Visit Bhimtal And Naukuchiatal
Slightly less popular than its sister town Nainital, Bhimtal is also known for its lake settled in the lap of the mountains. Travellers come here to enjoy the idyllic views and the slow life. Must-visit: The 17th century Bhimeshwar Temple and the nine-cornered lake Naukuchiatal.
Where To Stay In Ramgarh
Homestays and Airbnbs are your best options here. I stayed at a cottage that belonged to a friend’s family friend. On a clear day, I opened my eyes to the vistas of the Himalayas. After stretching my stiff muscles under the morning sun in the balcony, I would have a hot cup of tea keeping my eyes straight on the white snow peaks of Nanda Devi. Later, breakfast would be served on the same table and aloo paranthas and boiled eggs would be a welcomed distraction.
The cottage was an hour and a half drive from Kathgodam railway station. It was perched at the top of a mountain. I had most of my meals hot from the kitchen–the cook’s soups were blessings from above on freezing winter days. But the favourite part of my stay was the night sky from the same balcony, when the mountains faded away in the dark and the stars lined up for a quick hello (you had to be quick because the temperature dropped to -3 degrees).

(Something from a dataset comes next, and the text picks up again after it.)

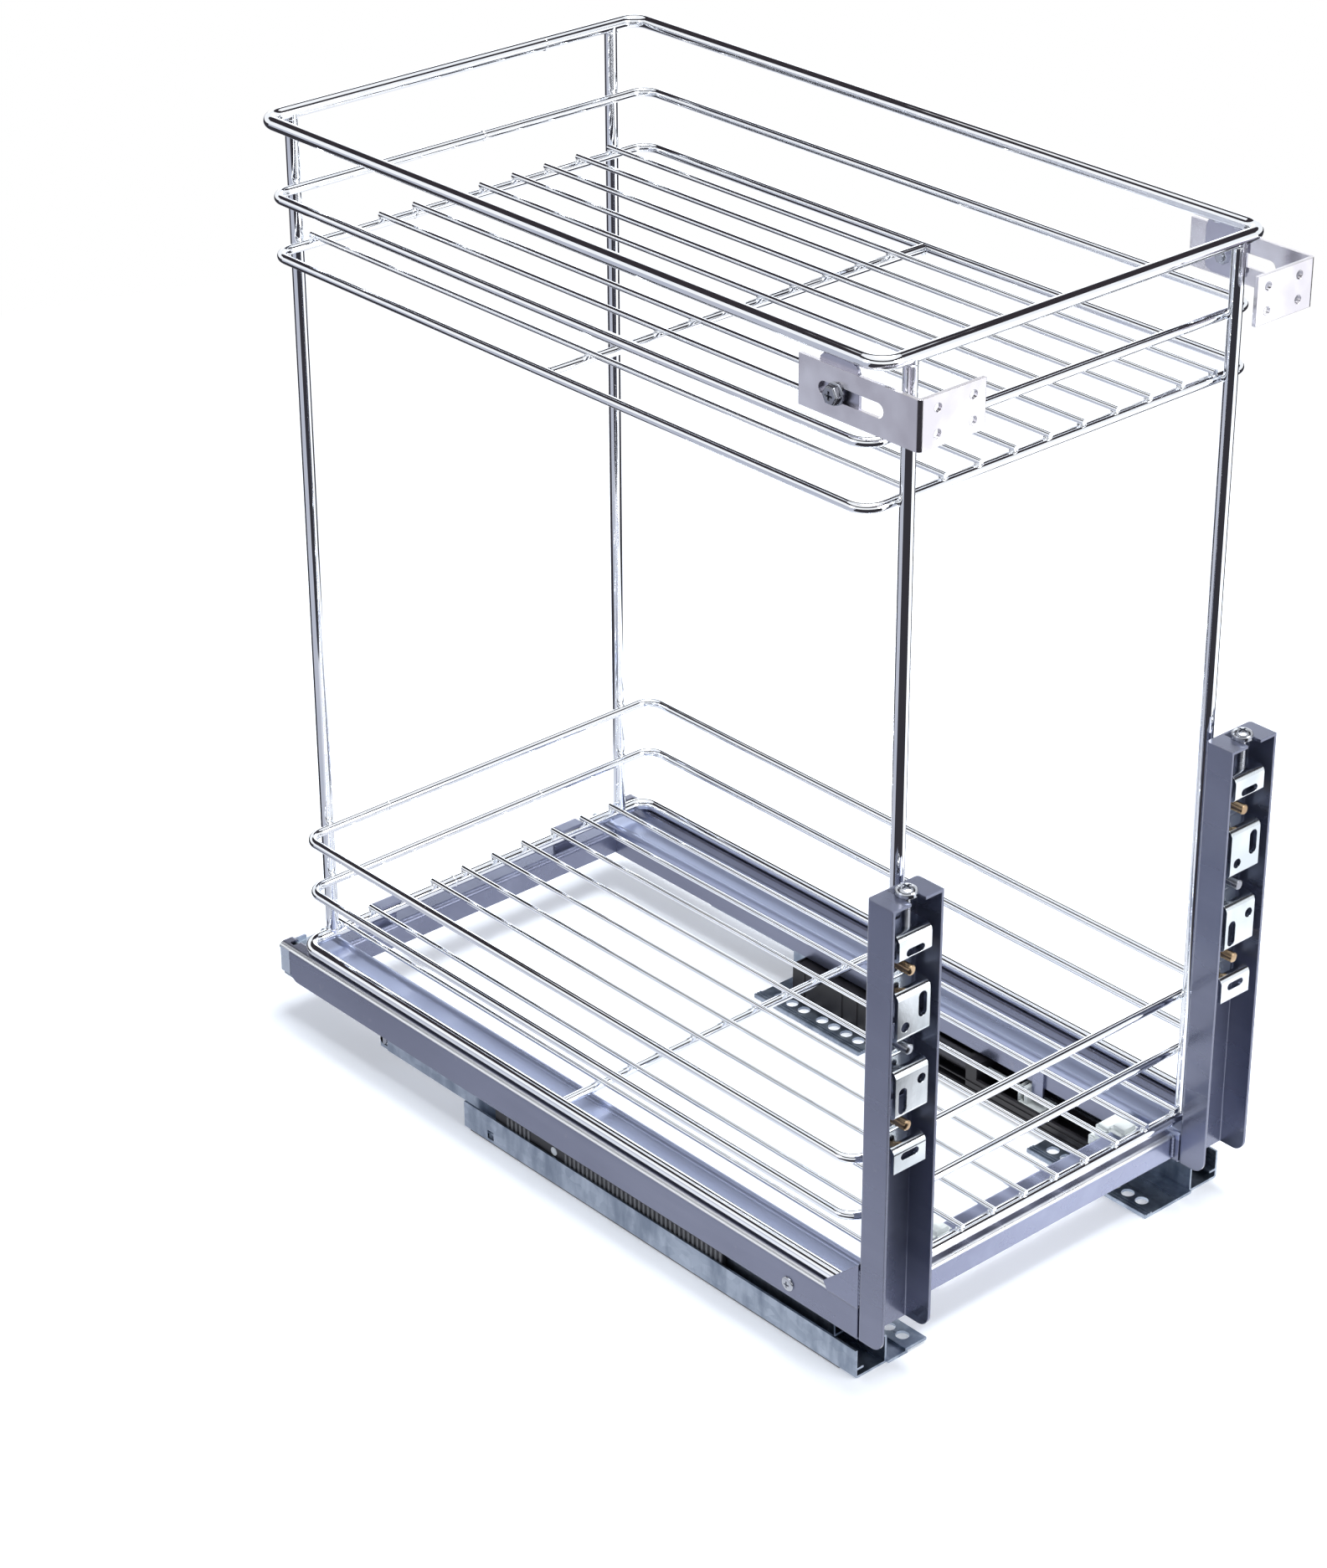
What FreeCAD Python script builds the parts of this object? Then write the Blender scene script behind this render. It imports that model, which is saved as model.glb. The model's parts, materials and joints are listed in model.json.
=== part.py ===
import FreeCAD, Part
import math
import os

# Pull-out cargo basket for a 300 mm base unit, in millimetres.
# The plan values below are measured from the middle of the basket: +X right, -Y front, +Z up,
# with the underside of the cabinet rails at Z = 0. Every shape is moved by PLAN_SHIFT on export,
# so that the exported origin lies under the middle of the bounding box.
# Right-hand pieces are built first and the left-hand ones are their mirror images.

V = FreeCAD.Vector
X_AXIS = V(1, 0, 0)
Y_AXIS = V(0, 1, 0)
Z_AXIS = V(0, 0, 1)

# Wire basket
RING_LENGTH = 440.0          # centre-line length of the top rail and the base rim
TOP_WIDTH = 247.0            # centre-line width of the top rail
RING_WIDTH = 250.0           # centre-line width of every ring below it
RING_CORNER = 10.0           # centre-line radius of the ring corners
RAIL_D = 7.0                 # top rail, base rim and posts
WIRE_D = 5.0                 # the rings between them
CROSS_D = 5.0                # stiffening wire below each floor
CROSS_INSET = 1.6            # its ends stop short of the middle of the rim
FLOOR_D = 3.0                # floor wires
TOP_Z = 522.5                # centre-line height of the top rail
UPPER_MIDDLE_Z = 484.4
UPPER_RIM_Z = 453.3
LOWER_TOP_Z = 116.7
LOWER_MIDDLE_Z = 84.3
POST_INSET = 19.2            # from the middle of the base rim's side to the posts
FLOOR_COUNT = 10
FLOOR_SIDE_GAP = 5.9         # from the middle of a post to the outermost floor wire
FLOOR_OVERHANG = 1.8         # how far a floor wire runs past the middle of its rim

# Powder-coated base frame; each inset or reach of the frame, the slides, the plates and the damper
# is measured inboard from the outer face of the side members
FRAME_REACH = 6.0            # outer face of the side members beyond the middle of the base rim
FRAME_WIDTH = 32.5           # width of a side member and of a door channel
FRAME_T = 1.5
FRAME_LOW_Z = 24.0
RIDGE_Z = 43.8               # ridge that the base rim lies on
TROUGH_Z = 39.5
BEAD_Z = 41.0
MEMBER_FRONT_Y = -226.0
MEMBER_REAR_Y = 236.5
MEMBER_WALL_REAR_Y = 227.2   # rear end of its outer wall; a folded cap closes the rest
MEMBER_END_RADIUS = 6.0
TROUGH_OUTER_INSET = 12.0    # outboard edge of the trough
TROUGH_INNER_INSET = 28.0    # its inboard edge
RIDGE_WIDTH = 9.5            # width of the ridge
BEAD_OUTER_INSET = 29.5      # outboard edge of the inner bead
FOLD_RADIUS = 1.8            # tight outer bend radius of a folded sheet
CAP_WIDTH = 17.7
CAP_LOW_Z = 26.7
CAP_BACK_LOW_Z = 36.6         # its rear face leaves the end of the drawer rail open
CAP_EDGE = 3.0               # width of its upright rear edge
CAP_ROUND = 1.4
CAP_GAP = 0.3
NOTCH_INSET = 9.0            # middle of the notch in the ridge in front of the cap
NOTCH_WIDTH = 10.0
NOTCH_FRONT_Y = 228.2
NOTCH_REAR_Y = 232.2
BEND_RADIUS = 3.0
FRONT_MEMBER_Y = -221.5
FRONT_MEMBER_REAR_Y = -197.0
FRONT_MEMBER_Z = 38.0
CROSS_LIP_Z = 30.0           # lower edge of the rear lip on the two cross members
REAR_MEMBER_Y = 214.5
REAR_MEMBER_REAR_Y = 234.0
REAR_MEMBER_Z = 39.0
REAR_MEMBER_LOW_Z = 25.0
TAB_X = 66.6                 # the two tabs folded over the base rim
TAB_WIDTH = 16.0
GUSSET_REACH = 24.0
GUSSET_LOW_Z = 41.0
GUSSET_TOP_Z = 67.4
GUSSET_END_Z = 46.0          # its height at the rear end
GUSSET_SLANT = 3.0
BLOCK_DEPTH = 10.0           # nylon stop blocks behind the front member
BLOCK_WIDTH = 16.0
BLOCK_LOW_Z = 24.0
BLOCK_TOP_Z = 40.0
BLOCK_LEFT_X = -51.5
BLOCK_ROUND = 4.0
TONGUE_LENGTH = 4.0          # lower tongue behind the block
TONGUE_HEIGHT = 6.0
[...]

How To Get To Ramgarh, Uttarakhand
I boarded a train at 6am on December 26 from New Delhi Railway Station and I reached Kathgodam at around 11.30am. It is fast and convenient if you don’t want to drive for eight hours (350 kilometres). In a small town such as this, you can’t rely on Ubers, so take a prepaid taxi at the station or ask your host to send a car to pick you up.